The Company accounts for stock-based payment accruals under authoritative guidance on stock compensation. The guidance requires all stock-based payments to employees and directors, including grants of stock options and restricted stock, to be recognized in the financial statements based on their fair values. The Company has elected to not apply a forfeiture estimate and will recognize a credit in compensation expense to the extent awards are forfeited. For the three and six months ended June 30, 2019, the Company recognized an expense of $1.0 million and a credit of $5.8 million, respectively, related to stock-based compensation. For the three and six months ended June 30, 2018, the Company recognized an expense of $4.2 million and $7.8 million, respectively, related to stock-based compensation. Stock-based compensation expense is recorded as a component of “General and administrative” on the unaudited condensed consolidated statements of operations.

During the six months ended June 30, 2019, four senior executives departed the Company.  In accordance with the terms of these senior executives’ employment agreements, unvested stock options and unvested shares of restricted stock were modified to vest immediately upon termination.  For the six months ended June 30, 2019, the Company recognized an incremental reduction to stock-based compensation expense of $8.4 million associated with these modifications.

Stock Options

From time to time, the Company grants stock options under the Incentive Plan covering shares of common stock to employees of the Company. Stock options, when exercised, are settled through the payment of the exercise price in exchange for new shares of stock underlying the option. These awards typically vest over a three year period at a rate of one-third on the annual anniversary date of the grant and expire ten years from the grant date.

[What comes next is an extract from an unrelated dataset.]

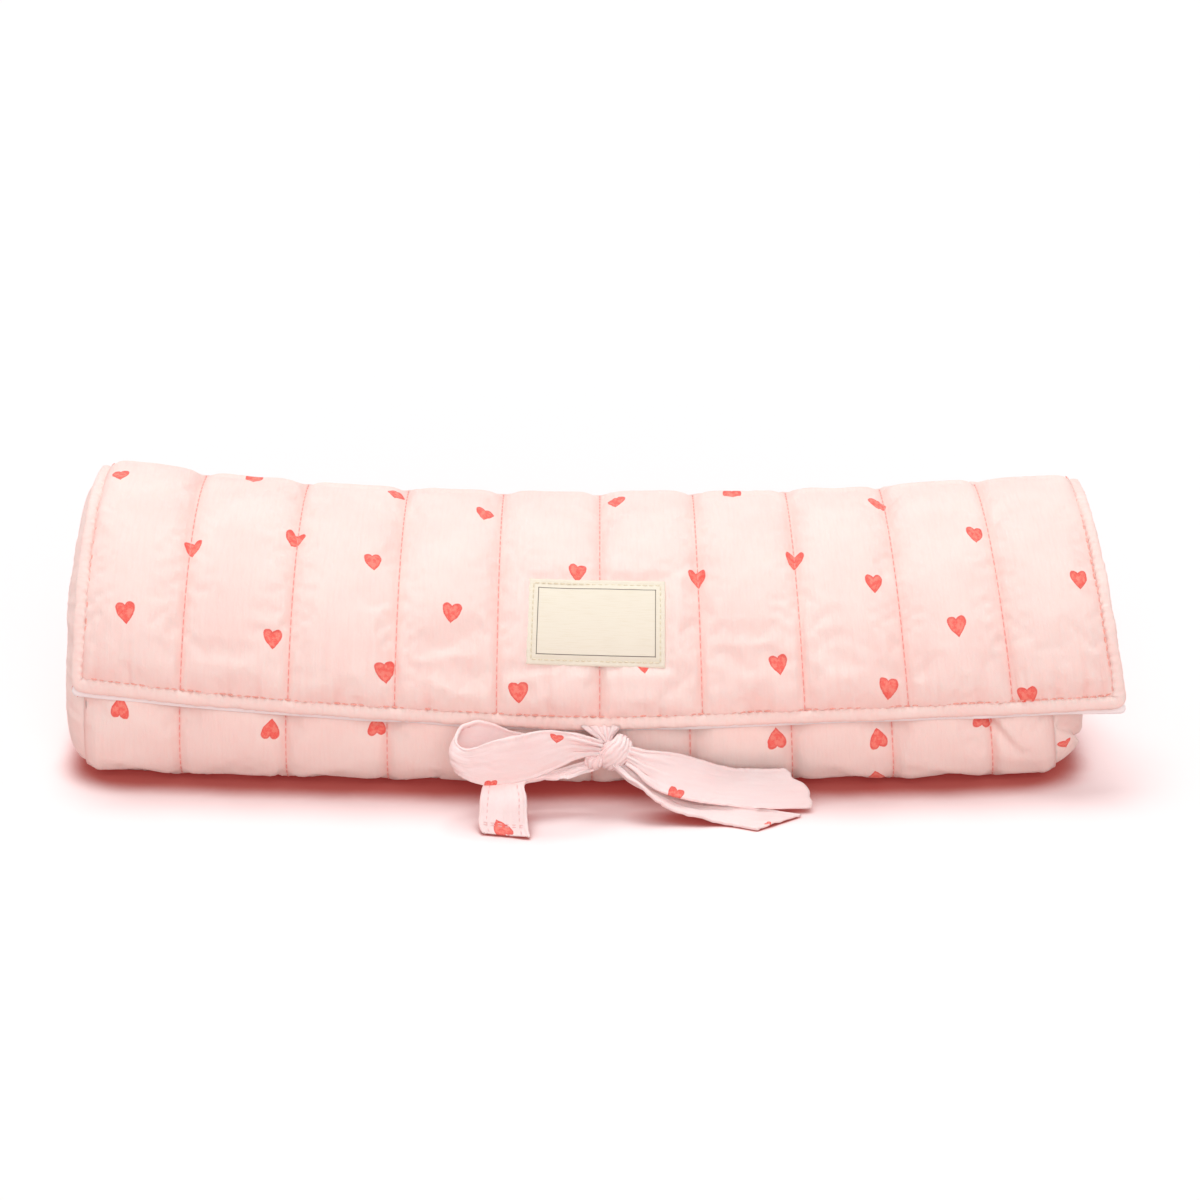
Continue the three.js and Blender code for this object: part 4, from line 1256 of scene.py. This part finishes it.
class Ribbon:
    """A tie's cloth between two edge lines, pleated wherever it is drawn in to less than its own width."""

    def __init__(self, edge_a, edge_b, seed, pleats=3.0, belly=None, width=TIE_WIDTH, end_reach=None,
                 both_ends=False, pleat_run=16.0):
        self.seed, self.pleats, self.width = seed, pleats, width
        middle = (spline(edge_a, 200) + spline(edge_b, 200)) / 2
        count = max(12, int(steps_of(middle).sum() / 0.5))
        a, b = settled(spline(edge_a, count)), settled(spline(edge_b, count))
        v = np.linspace(0, 1, RIBBON_COLUMNS)
        base = a[:, None] + (b - a)[:, None] * v[None, :, None]
        if end_reach is not None:
            run = base[-1] - base[-6]
            run /= np.linalg.norm(run, axis=1, keepdims=True)
            back = smooth((np.arange(count) - count + 14) / 14)[:, None, None]
            base = base + back * (run * end_reach(v)[:, None])[None]
        along = marks_of(steps_of((a + b) / 2))
        self.V, self.U = np.meshgrid(v, along)
        normal = normals_of(base)
        if belly is not None:
            bend = belly(along / along[-1])[:, None] * 4 * self.V * (1 - self.V)
            base = base + normal * bend[..., None]
            normal = normals_of(base)
        from_knot = np.minimum(along, along[-1] - along if both_ends else along)
        held = 1 - smooth((from_knot - 5.0) / pleat_run)
        inside = smooth(self.to_edge() / 0.06)
        height = (self.pleated(held, np.linalg.norm(b - a, axis=1)) + self.wrinkled()) * inside
        self.grid = base + normal * (height + self.ruffled(from_knot))[..., None]
        self.grid[..., 2] = np.maximum(self.grid[..., 2], 0.75 - KNOT[2])

    def to_edge(self):
        """The distance to the nearer edge, as a share of the width."""
        return np.minimum(self.V, 1 - self.V)

    def pleated(self, held, span):
        """Pleats that take up the spare width where the knot holds the cloth."""
        spare = np.sqrt(np.maximum(2 * ((self.width / np.maximum(span, 0.5)) ** 2 - 1), 0))
        depth = (held * np.minimum(span / (2 * math.pi * self.pleats) * spare, 1.35))[:, None]
        drift = 0.9 * noise(self.U, self.V * 0, 9.0, 1.0, self.seed)
        drift = drift + 0.5 * noise(self.U, self.V * 20, 6.0, 9.0, self.seed + 1)
        turn = 2 * math.pi * self.pleats * self.V
        return depth * (np.sin(turn + drift) + 0.35 * np.sin(2.3 * turn + 2 * drift)) * 0.8

    def wrinkled(self):
        x = self.V * self.width
        wrinkle = 0.20 * noise(x, self.U, 2.4, 14.0, self.seed + 2)
        wrinkle += 0.12 * creases(x, self.U, 3.0, 9.0, self.seed + 3)
        return wrinkle + 0.30 * noise(x, self.U, 9.0, 7.0, self.seed + 4)

    def ruffled(self, from_knot):
        """The edges wave a little, away from the knot."""
        near_edge = np.exp(-self.to_edge() * self.width / 1.6)
        ruffle = 0.34 * creases(self.U + 40 * (self.V > 0.5), self.V * 0, 3.4, 1.0, self.seed + 6) * near_edge
        return ruffle * smooth((from_knot - 4.0) / 10.0)[:, None]

    def half_thickness(self):
        near = self.to_edge() * self.width
        rolled = TIE_EDGE * np.exp(-((near - 0.5) / 0.45) ** 2)
        groove = 0.12 * np.exp(-((near - 1.35) / 0.25) ** 2)
        return TIE_CORE + 0.5 * rolled - groove

    def piece(self, name, hearts=()):
        out = normals_of(self.grid) * self.half_thickness()[..., None]
        sides = np.stack([self.grid + out, self.grid - out])
        sides[..., 2] = np.maximum(sides[..., 2], 0.05 - KNOT[2])
        x = self.V * self.width
        cloth = both_sides(np.stack([x, self.U, np.zeros_like(x)], -1))
        heart = both_sides(heart_values(x, self.U, hearts))
        faces = shell_faces(*self.V.shape)[0]
        return closed_piece(name, (sides + KNOT) * MM, faces, [TIE], cloth=cloth, heart=heart)

    def heart_at(self, pixel, turn, size=1.0):
        """A heart on the ribbon at a pixel of the photograph."""
        i, j = found(self.grid + KNOT, pixel, 0.15)
        return (self.V[i, j] * self.width, self.U[i, j], turn, size)

    def sewn(self, i, j):
        """Stitches along one line of the ribbon's grid."""
        normal = normals_of(self.grid)[i, j]
        raised = self.half_thickness()[i, j, None] + 0.06
        return stitches_along((self.grid[i, j] + normal * raised + KNOT) * MM, normal, 2.2, 0.6)

    def stitches(self, v, start=0.0, end=1.0):
        """A row of stitches along the ribbon, at a share of its width."""
        last = len(self.grid) - 1
        return self.sewn(slice(int(start * last), int(end * last) + 1), int(round(v * (RIBBON_COLUMNS - 1))))

    def cross_stitches(self, share):
        """A row of stitches across the ribbon, at a share of its length."""
        return self.sewn(int(share * (len(self.grid) - 1)), slice(3, -3))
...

No stock options were granted during the six months ended June 30, 2019. At June 30, 2019, the Company had $0.9 million of unrecognized compensation expense related to non-vested stock options to be recognized over a weighted-average period of 0.6 years.

During the six months ended June 30, 2018, the Company granted stock options under the Incentive Plan covering 1.2 million shares of common stock to employees of the Company. These stock options have an exercise price of $5.65.  During the six months ended June 30, 2018, the Company received $0.3 million from the exercise of stock options. At June 30, 2018, the Company had $9.9 million of unrecognized compensation expense related to non-vested stock options to be recognized over a weighted-average period of 1.0 years.

Restricted Stock

From time to time, the Company grants shares of restricted stock to employees and non-employee directors of the Company. Employee shares typically vest over a three year period at a rate of one-third on the annual anniversary date of the grant, and the non-employee directors’ shares vest six months from the date of grant.

During the six months ended June 30, 2019, the Company granted 4.2 million shares of restricted stock under the Incentive Plan to employees and non-employee directors of the Company. These restricted shares were granted at prices ranging from $1.29 to $1.40 with a weighted average price of $1.29 per share. At June 30, 2019, the Company had $6.5 million of unrecognized compensation expense related to non-vested restricted stock awards to be recognized over a weighted-average period of 1.6 years.

During the six months ended June 30, 2018, the Company granted 2.2 million shares of restricted stock under the Incentive Plan to employees and non-employee directors of the Company. These restricted shares were granted at prices ranging from $4.00 to $5.65 with a weighted average price of $5.53. At June 30, 2018, the Company had $11.0 million of unrecognized compensation expense related to non-vested restricted stock awards to be recognized over a weighted-average period of 1.5 years.